Bullinger was drafted by the Chicago Cubs in the ninth round of the 1986 amateur draft with the intention of being used as a shortstop. However, after struggling as a hitter during his first four seasons in Single-A and Double-A, the Cubs organization converted him to a pitcher for the 1990 season. He was used as a starter with moderate success and by 1991 had advanced to Triple-A Iowa.

He began the 1992 season with Iowa and was having his best season from an ERA standpoint (2.45). He got a call-up to the big-league Cubs and made his major-league debut on May 27 with a two-inning outing against the San Francisco Giants. One of the batters he faced was New Orleanian Will Clark, whom he retired on a flyball.

His fourth appearance with the Cubs came in the first game of a doubleheader on June 8 against the Cardinals. He entered the game in relief of Shawn Boskie, who was forced to leave the game because of back spasms. The score was tied, 0-0, in the fifth inning when Bullinger came in. As the leadoff batter in the top of the sixth, Bullinger got his first major-league plate appearance. On the first pitch from Cormier, he hammered a line drive down the left field line that went into the seats. The 6-foot-2 right-hander ended up pitching three innings of an 13-inning game in which the Cubs won, 5-2. After the game, Bullinger told reporters, “It’s probably as far as I’ve hit a ball. I was numb. I was just shaking my head, saying I can’t believe this. I was a converted shortstop because I couldn’t hit.” He was only the fourth Cubs player to homer in his first at-bat.

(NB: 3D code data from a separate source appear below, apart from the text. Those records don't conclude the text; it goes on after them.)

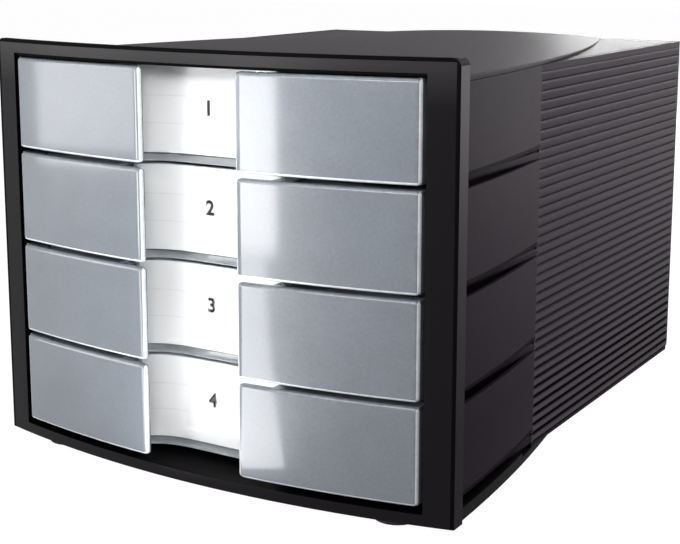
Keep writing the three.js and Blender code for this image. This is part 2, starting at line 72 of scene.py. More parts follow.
def add(tree, kind, inputs=None, **settings):
    """Adds a node to a tree. An input that is a socket is linked, and any other one is set."""
    made = tree.nodes.new(kind)
    for name, value in settings.items():
        setattr(made, name, value)
    for name, value in (inputs or {}).items():
        if isinstance(value, bpy.types.NodeSocket):
            tree.links.new(value, made.inputs[name])
        else:
            made.inputs[name].default_value = value
    return made


# Sizes and colours that a user would change

def length(name, description, default):
    return FloatProperty(
        name=name, description=description, default=default, unit="LENGTH", subtype="DISTANCE", precision=4)


def colour(name, description, code):
    return FloatVectorProperty(
        name=name, description=description, default=linear(code), size=4, subtype="COLOR", min=0, max=1)


def power(name, description, default):
    return FloatProperty(name=name, description=description, default=default, min=0, unit="POWER")


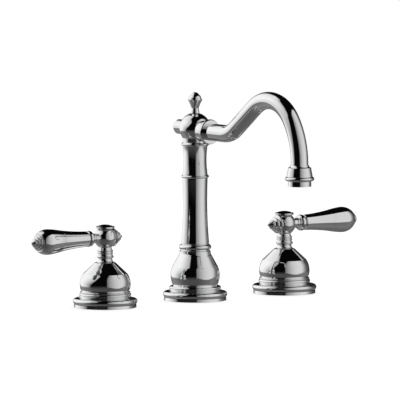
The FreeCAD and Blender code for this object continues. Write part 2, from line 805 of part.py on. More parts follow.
def cap_cover(name, x, seat_up):
    """Plain domed cap with a grooved rim, plugged into the top of the hub."""
    low = S.cap_plug_tall + S.cap_flare_up
    half = S.cap_rim_tall / 2
    turned(f"{name}_cap", [
        (0, 0),
        (S.screw_bore_r - S.spin_fit, 0),
        (S.screw_bore_r - S.spin_fit, S.cap_plug_tall),
        (S.cap_seat_r, S.cap_plug_tall),
        (S.cap_rim_r - S.cap_groove, low),
        (S.cap_rim_r, low + S.edge_break),
        (S.cap_rim_r, low + half - S.edge_break),
        (S.cap_rim_r - S.cap_groove, low + half),
        (S.cap_rim_r, low + half + S.edge_break),
        (S.cap_rim_r, low + S.cap_rim_tall - S.edge_break),
        (S.cap_rim_r - S.cap_groove, low + S.cap_rim_tall),
        (S.cap_dome_r, low + S.cap_rim_tall, dome_round(S.cap_dome_r, S.cap_dome_tall)),
        (0, low + S.cap_rim_tall + S.cap_dome_tall),
    ], (x, 0, seat_up - S.cap_plug_tall))


# Radius and place of each ring of a stepped finial, as shares of its base radius and its length
FINIAL_RINGS = ((1.0, 0.0), (0.77, 0.24), (0.53, 0.5))


def stepped_finial(label, base_r, long, place, heading):
    """Pointed finial of three shrinking rings on a threaded spigot."""
    corners = [(0, 0), (S.spigot_r, 0), (S.spigot_r, S.spigot_long)]
    for radius_share, place_share in FINIAL_RINGS:
        ring_r = base_r * radius_share - S.finial_bead
        ring_low = S.spigot_long + long * place_share
        corners.append((ring_r, ring_low, bow(S.finial_bead)))
        corners.append((ring_r, ring_low + S.finial_bead * 2))
    corners.append((S.finial_tip_r, S.spigot_long + long - S.finial_tip_r, round_out(S.finial_tip_r)))
    corners.append((0, S.spigot_long + long))
    turned(label, corners, place, heading)


def lever(name, x, way_out, heading, opposite):
    """Turned lever on its collar, screwed into the hub, with finials at both ends."""
    axis_up = S.flange_tall + S.bell_tall + S.running_gap + S.ball_up
    bore_r = S.tenon_r + S.thread_fit
    roll_low = S.edge_break * 2 + S.collar_small_tall
    collar_long = roll_low + S.collar_roll_r * 2
    turned(f"{name}_lever_collar", [
        (bore_r, 0),
        (S.collar_groove_r, 0),
        (S.collar_groove_r, S.edge_break, bow(S.collar_small_bead)),
        (S.collar_groove_r, S.edge_break + S.collar_small_tall),
        (S.collar_groove_r, roll_low, bow(S.collar_roll_r)),
        (S.collar_groove_r, collar_long),
        (bore_r, collar_long),
    ], (x + S.hub_post_end * way_out, 0, axis_up), heading)

    start = S.hub_post_end + collar_long - S.tenon_start
    slim_end = start + S.lever_slim_long
    swell_end = slim_end + S.lever_swell_long
    end = swell_end + S.lever_end_long
    body = turned(f"{name}_lever", [
        (0, 0),
        (S.tenon_r, 0),
        (S.tenon_r, start),
        (S.lever_start_r - S.lever_start_round, start, round_out(S.lever_start_round)),
        (S.lever_start_r, start + S.lever_start_round, bow(-S.lever_slim_hollow)),
        (S.lever_slim_r, slim_end, bow(S.lever_swell_bow)),
        (S.lever_swell_r, swell_end, bow(S.lever_end_bow)),
        (S.lever_end_r, end),
        (0, end),
    ], (x + S.tenon_start * way_out, 0, axis_up), heading)
    bore_low = end - S.spigot_long - S.running_gap
    primitive(body, "SubtractiveCylinder", "finial_bore", "level", bore_low,
              Radius=S.spigot_r + S.thread_fit, Height=S.spigot_long + S.running_gap + S.cut_margin)

    stepped_finial(f"{name}_lever_finial", S.lever_finial_r, S.lever_finial_long,
                   (x + (S.tenon_start + end - S.spigot_long) * way_out, 0, axis_up), heading)
    stepped_finial(f"{name}_hub_finial", S.hub_finial_r, S.hub_finial_long,
                   (x - (S.ball_flat - S.spigot_long) * way_out, 0, axis_up), opposite)


def valve_unit(name, side):
    """One whole valve; side is +1 on the right and -1 on the left, where all is turned half round."""
    x = S.valve_spread * side
    turn = 0 if side > 0 else 180
    gasket_and_flange(name, x)
    valve_shank(name, x, turn)
    cartridge(name, x, turn, -side)
    bell(name, x)
    handle_hub(name, x, turn)
    if side > 0:
        lever(name, x, side, "+x", "-x")
    else:
        lever(name, x, side, "-x", "+x")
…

In the second game of the doubleheader, Bullinger was called on again by manager Jim Lefebvre, with two outs in the eighth and the Cubs leading, 5-4. He got the third out and then held the Cardinals at bay in the ninth, earning his first major-league save. It was a memorable day of “firsts.”

Bullinger followed the June 8 game with a streak of five consecutive saves. His results earned him National League Player of the Week for the week ending June 14. He finished the rest of the season in both starter and reliever roles, compiling a 2-8 record, 4.66 ERA and 7 saves.

He went on to play a total of seven seasons in the majors, including a year each with Montreal and Seattle after five seasons with the Cubs. He finished with a career record of 34-41 and 5.31 ERA in 184 games. His batting line was .188/.249/.315, with four home runs and 19 RBIs.

Bullinger’s last major-league season came in 1998, but he continued to play in the minors and independent leagues until 2005.